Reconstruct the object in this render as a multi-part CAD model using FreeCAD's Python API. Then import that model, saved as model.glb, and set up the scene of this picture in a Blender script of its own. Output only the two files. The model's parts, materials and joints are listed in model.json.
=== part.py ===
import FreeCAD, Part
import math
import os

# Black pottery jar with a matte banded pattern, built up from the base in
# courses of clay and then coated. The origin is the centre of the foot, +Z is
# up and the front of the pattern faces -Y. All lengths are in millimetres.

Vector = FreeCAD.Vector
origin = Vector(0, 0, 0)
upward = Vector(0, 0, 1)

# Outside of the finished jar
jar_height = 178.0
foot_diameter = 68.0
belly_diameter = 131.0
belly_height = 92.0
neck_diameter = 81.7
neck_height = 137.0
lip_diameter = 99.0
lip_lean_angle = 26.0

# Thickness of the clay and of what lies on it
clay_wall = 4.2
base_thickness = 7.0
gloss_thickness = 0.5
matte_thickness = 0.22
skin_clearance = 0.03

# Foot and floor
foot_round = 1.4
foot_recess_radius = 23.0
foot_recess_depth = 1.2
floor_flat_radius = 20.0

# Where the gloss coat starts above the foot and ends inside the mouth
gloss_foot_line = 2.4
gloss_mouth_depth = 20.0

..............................

[SHORT PROBLEM] Give back exactly the material above from its opening line to the line bearing "upward = Vector(0, 0, 1)".

[SOLUTION FOR THIS EXERCISE]
Reconstruct the object in this render as a multi-part CAD model using FreeCAD's Python API. Then import that model, saved as model.glb, and set up the scene of this picture in a Blender script of its own. Output only the two files. The model's parts, materials and joints are listed in model.json.
=== part.py ===
import FreeCAD, Part
import math
import os

# Black pottery jar with a matte banded pattern, built up from the base in
# courses of clay and then coated. The origin is the centre of the foot, +Z is
# up and the front of the pattern faces -Y. All lengths are in millimetres.

Vector = FreeCAD.Vector
origin = Vector(0, 0, 0)
upward = Vector(0, 0, 1)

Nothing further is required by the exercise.